TRAGIKOMISCHE ANTIHELD

Wanneer hij 23 is, acht Townsend de tijd rijp om Adrian het begin van de nineties te laten becommentariëren. Het is de periode van The Wilderness Years; de eigenhandig geschreven roman-fleuve van zijn leven laat hem het moment van volwassenheid bereiken, en dat brengt weining soelaas, laat staan literair of sociaal succes. Ondanks de grote voorspelbaarheid en de geconditioneerdheid van zijn miezerige levensloop willen we absoluut weten hoe het met deze tragikomische antiheld verder gaat, of het iets wordt met Pandora, of zijn moeder weer op het rechte pad raakt, of zijn vrijpartij met Sharon Bott hem een ongewenste zoon heeft opgeleverd, welke voornemens hij voor het volgend jaar gaat maken. Het is precies die herkenbaarheid en die uitzichtloosheid die Adrians verhaal zo onweerstaanbaar maken. Nooit heeft hij een extra aanzet nodig, ook in de diepste momenten van wanhoop is er zijn illusie dat het beter zal gaan, dat hij aan zijn onhandig narcisme zal kunnen ontstijgen. De Nigeriaanse Jo Jo houdt de belofte in van een ommekeer in zijn leven.

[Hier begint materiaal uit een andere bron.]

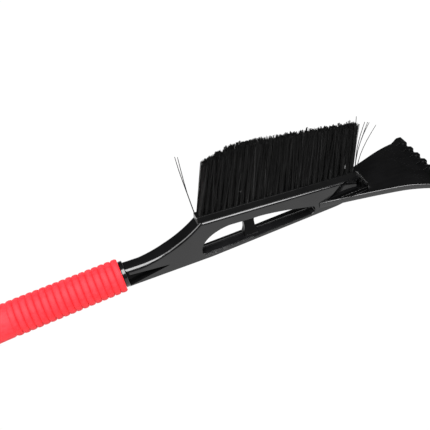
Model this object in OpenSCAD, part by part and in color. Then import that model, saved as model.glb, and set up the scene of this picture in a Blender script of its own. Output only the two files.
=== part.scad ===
// Windshield ice scraper with a snow brush on its frame.
// +X runs from the butt of the handle to the scraping edge, +Z is the bristle side,
// and the tool is symmetric about the XZ plane. Millimetres.

/* [Handle] */
// Length of the foam grip
grip_l = 194; // [150:1:240]
// Outer radius of the grip's ribs at the neck end
grip_r = 17.5; // [16:0.1:20]
// Extra rib radius at the last rib towards the butt
grip_taper = 0.8; // [0:0.1:1.5]
// Outer radius of the smooth palm swell
palm_r = 19.2; // [18.5:0.1:22]
// Length of the smooth palm swell
palm_l = 79; // [60:1:95]
// Number of ribs on the grip
rib_count = 17; // [10:1:22]
// Height of each rib above its groove
rib_h = 1.3; // [0.6:0.1:2]
// Outer radius of the core tube under the foam
core_r = 12.6; // [11.5:0.1:13.5]
// Wall of the core tube
core_wall = 2.8; // [2:0.1:3.5]
// Thickness of the end cap's flange
cap_t = 7; // [5:0.5:10]
// Length of the hanging eye behind the flange
eye_l = 13; // [11:0.5:18]
// Height of the hanging eye
eye_h = 15; // [13:0.5:18]
// Thickness of the hanging eye
eye_t = 5; // [4:0.5:7]
// Depth that the end cap's plug enters the core tube
plug_l = 18; // [12:1:26]
// Radius of the hanging hole in the end cap
hang_r = 3.2; // [2.5:0.1:4]

/* [Frame] */
// Width of the frame, side to side
frame_w = 18.3; // [16:0.1:24]
// Length of the neck, from the collar to the brush bar
neck_l = 87; // [75:1:100]
// Length of the brush bar
bar_l = 172.6; // [155:0.5:200]
// Height of the brush bar's rear end above the handle's axis
bar_h = 30.6; // [27:0.1:34]
// Downward tilt of the brush bar, in degrees
bar_tilt = 6.93; // [5:0.1:8]
// Depth of the frame's underside below the handle's axis
keel_h = 15.8; // [14.5:0.1:18]
// Radius of the collar that the grip stops at
collar_r = 13.7; // [13.6:0.1:16]
// Width of the strut across the window
strut_w = 13.8; // [10:0.1:18]
// Depth of the strut, side to side
strut_d = 10; // [8:0.5:16]

/* [Brush] */
// Number of tufts in a row
tuft_count = 28; // [18:1:32]
// Radius of one tuft
tuft_r = 1.5; // [1.2:0.1:1.6]
// Distance between the rows
row_gap = 3; // [2.8:0.1:3.4]
// Height of the bristle bed above the bar
bed_h = 6; // [4:0.1:7.5]
// Depth of each tuft hole
hole_d = 10; // [8:0.5:12]
// Trimmed height of the bristles above the bed, carried back to the rear end
trim_rear = 72.5; // [55:0.5:85]
// Trimmed height of the bristles above the bed at the front end
trim_front = 56; // [45:0.5:70]
// Height that the trim falls away by at the rear end
shoulder_h = 13; // [0:1:16]
// Length over which the trim falls away
shoulder_l = 45; // [30:1:60]
// Forward lean of the rearmost tuft from square to the bar, in degrees
lean_rear = 11; // [0:1:14]
// Forward lean of the foremost tuft from square to the bar, in degrees
lean_front = 2; // [0:1:8]

/* [Scraper head] */
// Length from the fork's tips to the scraping edge
head_l = 133; // [115:1:150]
// Half width of the blade at the scraping edge
edge_half = 50.5; // [42:0.5:56]
// Thickness of the blade
blade_t = 6; // [5:0.1:7.5]
// Number of ice ribs across the blade, an odd number
rib_n = 7; // [5:2:7]
// Height of the ice ribs above the blade
ice_rib_h = 4.2; // [2:0.1:5]
// Length of the ice ribs
ice_rib_l = 16; // [10:0.5:22]
// Width of one ice rib
ice_rib_w = 5.2; // [4:0.1:6]

/* [Hidden] */
$fn = 96;
eps = 0.01;
fit = 0.15;              // clearance between moulded pieces that slide together
snug = 0.05;             // clearance between a tuft and its hole

// Stations along X, measured from the butt
grip_x0 = eye_l + cap_t;
grip_x1 = grip_x0 + grip_l;
collar_gap = 0.2;
collar_x0 = grip_x1 + collar_gap;
collar_t = 4.1;
collar_x1 = collar_x0 + collar_t;
core_bore_l = collar_x0 - 6 - grip_x0;   // the core's bore is blind at the neck
bar_x0 = collar_x1 + neck_l;
bar_x1 = bar_x0 + bar_l;
fork_x = bar_x1 - 48.2;            // tips of the head's fork
edge_x = fork_x + head_l;          // scraping edge
overall_l = edge_x;
half_w = frame_w / 2;

// Bar: its top is a line that falls towards the front
function bar_top(x) = bar_h - tan(bar_tilt) * (x - bar_x0);

// Ramp from the neck up to the bar: an arc that starts level
ramp_x = collar_x1 + 17;
ramp_z = collar_r * 0.66;
ramp_dx = bar_x0 - 1.6 - ramp_x;
ramp_dz = bar_h + 1.2 - ramp_z;
ramp_r = (pow(ramp_dx, 2) + pow(ramp_dz, 2)) / (2 * ramp_dz);
ramp_a = asin(ramp_dx / ramp_r);
ramp_n = 24;

// Underside of the frame
keel_in = 11.2;                    // depth of the neck at the collar
keel_x = bar_x0 + 2;
nose_x = bar_x1 - 3;               // front face of the hub
lift_x = bar_x1 - 31;              // where the underside starts to rise

// Window
rail_rear = 8.9;                   // rail height at the window's rear end
rail_front = 4.2;                  // rail height at the window's front end
rail_side = 3.2;                   // rail height at its two sides
sill_flat = 7;                     // half width of the sill's gentle middle part
sill_drop = 2.4;                   // fall of that part from the middle line
win_x0 = bar_x0 - 8;
win_x1 = bar_x1 - 54.2;
strut_x = bar_x0 + 41;
web_rear = 11.4;                   // bar height over the rear cell
win_end_h = 9.4;                   // height of the window's front end

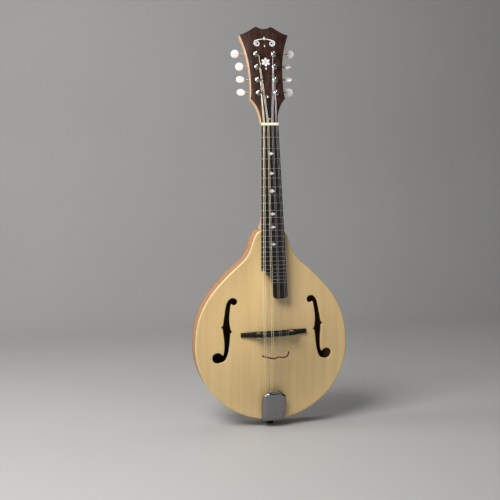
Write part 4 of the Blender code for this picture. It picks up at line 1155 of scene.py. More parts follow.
def cover_grid(inset):
    """Surface points of the cover, from the tail to its scalloped front edge."""
    stations = smooth_path(COVER_STATIONS, 6)
    front = stations[-1][0]
    segments = 40
    rows = []
    for z, half, crown, rim in stations:
        row = []
        for step in range(segments + 1):
            angle = math.pi * step / segments
            flat = math.copysign(abs(math.cos(angle)) ** 0.62, math.cos(angle))
            rise = math.sin(angle) ** 0.6 if 0 < step < segments else 0.0
            x = flat * (half - inset)
            scallop_in = 1.8 * math.exp(-(x / 4.2) ** 2) * smoothstep(front - 12, front, z)
            panel = smoothstep(0.86, 0.74, abs(flat)) * smoothstep(front - 3.0, front - 5.5, z)
            panel *= smoothstep(2.0, 5.0, z)
            lobe = 1.1 * math.exp(-((abs(x) - 15.5) / 3.4) ** 2 - ((z - 42.0) / 4.5) ** 2)
            row.append((x, -rim - rise * (crown - rim - inset) - 0.7 * panel - lobe * rise, z - scallop_in))
        rows.append(row)
    return rows


def tailpiece_cover():
    outer, inner = cover_grid(0.0), cover_grid(COVER_WALL)
    rings = [row + inner_row[::-1] for row, inner_row in zip(outer, inner)]
    cover = loft("tailpiece_cover_visual", rings, TAIL)
    bevel(cover, 0.22, 2, 55)
    shade(cover, 50)
    return cover


def build_end_pin(look):
    """Turned ebony pin with a pearl dot in its end."""
    knots = [(5.0, 0.0), (6.0, 0.35), (6.6, 1.6), (6.4, 3.2), (5.0, 4.7), (4.2, 5.8), (4.05, 7.2),
             (4.7, 8.6), (6.0, 9.5), (6.05, 10.1)]
    profile = smooth_path(knots, 4) + [(3.4, 10.2), (3.3, 20.0), (2.8, 34.0)]
    pin = painted(lathe("end_pin_visual", profile, 48), look["ebony"])
    dot = painted(lathe("dot", [(2.2, 0.3), (2.2, -0.02), (1.9, -0.12)], 32), look["pearl"])
    finish_piece(join("end_pin_visual", [pin, dot]), None, "instrument", "end_pin", slot="ebony")


LACE_BELOW = 38.0
# across the strings and above the lace's height, from the bass end to the curled treble end
LACE_KNOTS = ((-24.0, 3.4), (-19.5, 0.6), (-13.5, -0.8), (-7.0, -2.2), (-1.0, -2.8),
              (5.0, -1.4), (11.0, -1.9), (17.0, -0.6), (21.0, 2.6), (22.6, 8.4))


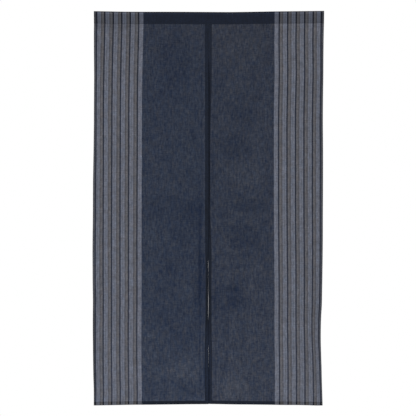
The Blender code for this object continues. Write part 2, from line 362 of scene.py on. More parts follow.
# One line of a sheet's grid: how far along the flat part it lies, or past its end, then the angle
# through which it has gone round the fold, and how far it lies along the turned layer
Line = namedtuple("Line", "flat angle past")
FOLD_STEPS = 5
PAST_THE_FOLD = 9.0


def sheet_lines(flats, turned):
    """Grid lines along a flat part, round its folded edge and back along the turned layer."""
    lines = [Line(flat, 0.0, 0.0) for flat in flats]
    lines += [Line(PAST_THE_FOLD, angle, 0.0) for angle in np.linspace(0, np.pi, FOLD_STEPS + 1)]
    return lines + [Line(PAST_THE_FOLD, np.pi, past) for past in turned]


def fold_back(lines, end, radius, inner):
    """Where grid lines lie along the hung cloth and behind its face, and how far along the flat one."""
    edge = end - radius
    flat = np.minimum(lines["flat"], edge)
    along = flat + (radius - inner) * np.sin(lines["angle"]) - lines["past"]
    back = radius - (radius - inner) * np.cos(lines["angle"])
    return along, back, flat + radius * lines["angle"] + lines["past"]


def as_grid(lines, shape, axis):
    """The lines' three columns, each spread over the whole grid."""
    place = [1, 1]
    place[axis] = len(lines)
    return {
        name: np.broadcast_to(np.array([getattr(line, name) for line in lines]).reshape(place), shape)
        for name in Line._fields
    }


def in_scene(name, data):
    made = bpy.data.objects.new(name, data)
    bpy.context.scene.collection.objects.link(made)
    return made


def cloth_object(name, points, flat_places, hollow):
    """A thin closed sheet on a grid of points, with its flat places, in metres, as the map named cloth, and
    the painted shade and painted light of each point.
    """
    rows, columns = points.shape[:2]
    grid = bmesh.new()
    bmesh.ops.create_grid(grid, x_segments=columns - 1, y_segments=rows - 1, size=0.5)
    mesh = bpy.data.meshes.new(name)
    grid.to_mesh(mesh)
    grid.free()
    # The grid's points run along its rows, and the first row of points is its first row here
    mesh.vertices.foreach_set("co", points.reshape(-1).astype(np.float32))
    corners = np.empty(len(mesh.loops), dtype=np.int32)
    mesh.loops.foreach_get("vertex_index", corners)
    cloth_map = mesh.uv_layers.new(name="cloth")
    cloth_map.data.foreach_set("uv", flat_places.reshape(-1, 2)[corners].reshape(-1).astype(np.float32))
    # Painted shade and painted light of the creases and hollows, kept on each point for the material
    shading = mesh.attributes.new("hollow", "FLOAT", "POINT")
    shading.data.foreach_set("value", hollow.reshape(-1).astype(np.float32))
    mesh.update()
    middle = mesh.polygons[len(mesh.polygons) // 3]
    if middle.normal.y > 0:
        mesh.flip_normals()
    mesh.shade_smooth()
    cloth = in_scene(name, mesh)
    thicken = cloth.modifiers.new("Cloth thickness", "SOLIDIFY")
    thicken.thickness = CLOTH
    thicken.offset = -1.0
    return cloth


def fine_lines(start, stop, step):
    return list(np.linspace(start, stop, max(2, round((stop - start) / step) + 1)))


# A grid's lines towards a hem: how far apart they are, how far before the stitches they end and the finer
# ones begin, how far before the edge those end, and how far apart they are
Approach = namedtuple("Approach", "step ends finer_from finer_until finer_step")
TO_SLIT = Approach(0.0042, 0.004, 0.003, 0.001, 0.0013)
TO_BOTTOM = Approach(0.0068, 0.006, 0.003, 0.002, 0.0016)
CURL_STEP = 0.002
TURNED_STEP = 0.003
UNDER_POCKET = [0, 0.001, 0.0022, 0.004, 0.0065, 0.0095, 0.013]  # the first lines down a panel


def lines_to_hem(first, edge, approach):
    """A sheet's lines on from its first ones, round a hem's fold and back along the turned layer."""
    stitched = edge - HEM
    flats = first + fine_lines(first[-1], stitched - approach.ends, approach.step)[1:]
    flats += fine_lines(stitched - approach.finer_from, edge - approach.finer_until, approach.finer_step)
    return sheet_lines(flats, fine_lines(TURNED_STEP, HEM, TURNED_STEP))


def panel_cloth(name, panel):
    """One panel with its hems, as a thin sheet."""
    border = fine_lines(0, CURL_WIDTH, CURL_STEP) + fine_lines(CURL_WIDTH, BORDER, TO_SLIT.step)[1:]
    across = lines_to_hem(border, PANEL, TO_SLIT)
    down = lines_to_hem(UNDER_POCKET, LENGTH, TO_BOTTOM)
    shape = (len(down), len(across))
    side_lines, down_lines = as_grid(across, shape, 1), as_grid(down, shape, 0)
    place, behind, cut_across = fold_back(side_lines, PANEL, HEM_ROLL, 0.0)
    place_down, behind, cut_down = fold_back(down_lines, LENGTH, bottom_roll(place), behind)
    points, back = face_and_back(panel, place, place_down)
    # Painted shade and painted light, from the creases' and hollows' shares
    hollow = creases_and_hollows(panel, "darker", place, place_down)
    points = points + back * behind[..., None]
    return cloth_object(name, points, np.stack((cut_across, cut_down), axis=-1), hollow)


LEFT = Panel(-1, LEFT_SECTIONS, LEFT_FOLDS, LEFT_CREASES, LEFT_HOLLOWS, 11)
left_panel = panel_cloth("left_panel", LEFT)


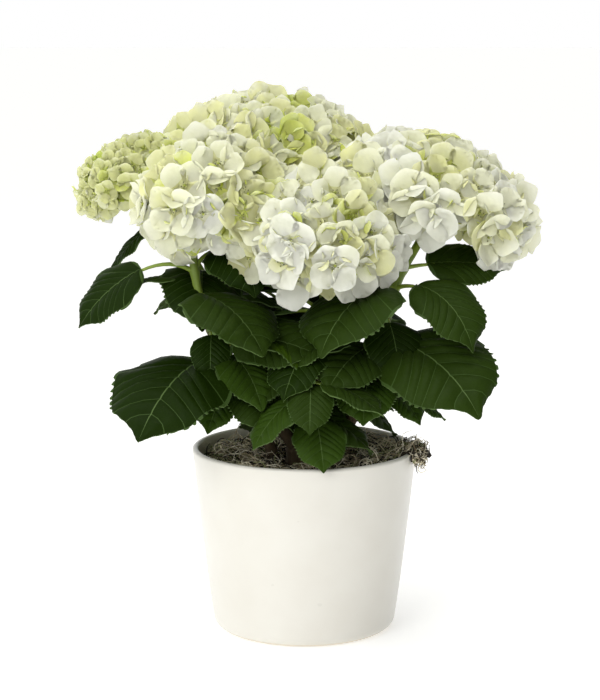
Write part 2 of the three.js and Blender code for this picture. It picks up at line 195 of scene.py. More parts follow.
mossBed = Finish("mossBed", "#2c2418", 1.0)
mossBed.feed("Base Color", mossBed.mix(mossBed.noise(7), tone("#1d170f"), tone("#453b2b")))
mossBed.bump(mossBed.noise(1.5, 5), 1.2, 0.9)

bark = Finish("bark", "#5e4c31", 0.85)
greening = bark.between(bark.height(), 0.225, 0.275)  # woody low down, darker there partly as painted shade, and green above
streaks = bark.noise(3.2, 5, (1, 1, 0.22))
# the dark woody tone is partly real bark and partly painted shade on the low stems
woodyShaded = bark.mix(streaks, tone("#2a2013"), tone("#66563a"))
green = bark.mix(streaks, tone("#5b7020"), tone("#83983a"))
bark.feed("Base Color", bark.mix(greening, woodyShaded, green))
bark.feed("Roughness", 0.9 - 0.35 * greening)
bark.bump(streaks, 0.8, 0.8)

stalkGreen = Finish("stalkGreen", "#6f8f2c", 0.45)
stalkGreen.feed("Base Color", stalkGreen.mix(stalkGreen.noise(9), tone("#6a8226"), tone("#92a63e")))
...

En dan is er nu The Capuccino Years. We zijn opnieuw vier jaar verder, Adrian is dertig en heeft nog altijd niets van zijn leven terechtgebracht. Hij woont in Londen en werkt in het groezelige restaurant Hoi Polloi, waar hij voor een incrowd-publiek de meest degoutante gerechten bereidt. Zijn moeder is een buitenechtelijke relatie begonnen met de vader van Pandora, zijn vader ligt met een depressie – wegens impotentie – in bed. Pandora is parlementslid voor Tony Blairs New Labour geworden, Lady Di is gestorven, en Adrian heeft een zoon William, van Jo Jo die hem heeft verlaten omdat ze zijn tics niet langer verdroeg. Hij krijgt er een tweede zoon bij, nu uit een bloedtest gebleken is dat Glenn, de kaalgeschoren en analfabetische zoon van Sharon Bott, de vrucht van zijn lenden is.

Adrian is er nu wel dertig, maar nog altijd dezelfde kluns en loser. Hij neemt zichzelf nog altijd even au sérieux en hij bereikt zijn hoogste humorgehalte opnieuw ondanks zichzelf. De verhalen die hij vertelt, het beeld van Engeland op het einde van de twintigste eeuw, geregeerd door de wufte Blair, de esbattementen van zijn gestoorde ouders, het is allemaal even hilarisch en plezierig om te lezen.

Toch is er een toon van ernst ingeslopen, en lijkt Townsend aan te geven dat met een mislukt leven niet echt meer te lachen valt. Zeker niet als er kinderen zijn, en als je huis door een nymfomane lerares in de fik is gestoken. Adrian lijkt nu gedreven door de liefde voor zijn zonen, voor wie hij alléén moet zorgen. En zo komt hij in een nieuwe levensfase terecht. In het puin van zijn afgebrande huis vindt hij onder de matras van zijn inmiddels dertienjarige zoon Glenn een schriftje met de volgende woorden op het kaft: The Top Secret Diary of Glenn Mole (13). De eerste zin luidt als volgt: “When I grow up I wood like to be my dad.” Sue Townsend kan weer een tijdje verder. Tot grote vreugde van heel veel lezers.

Sue Townsend, “Adrian Mole. The Capuccino Years”, 391 blz., 9,9 £.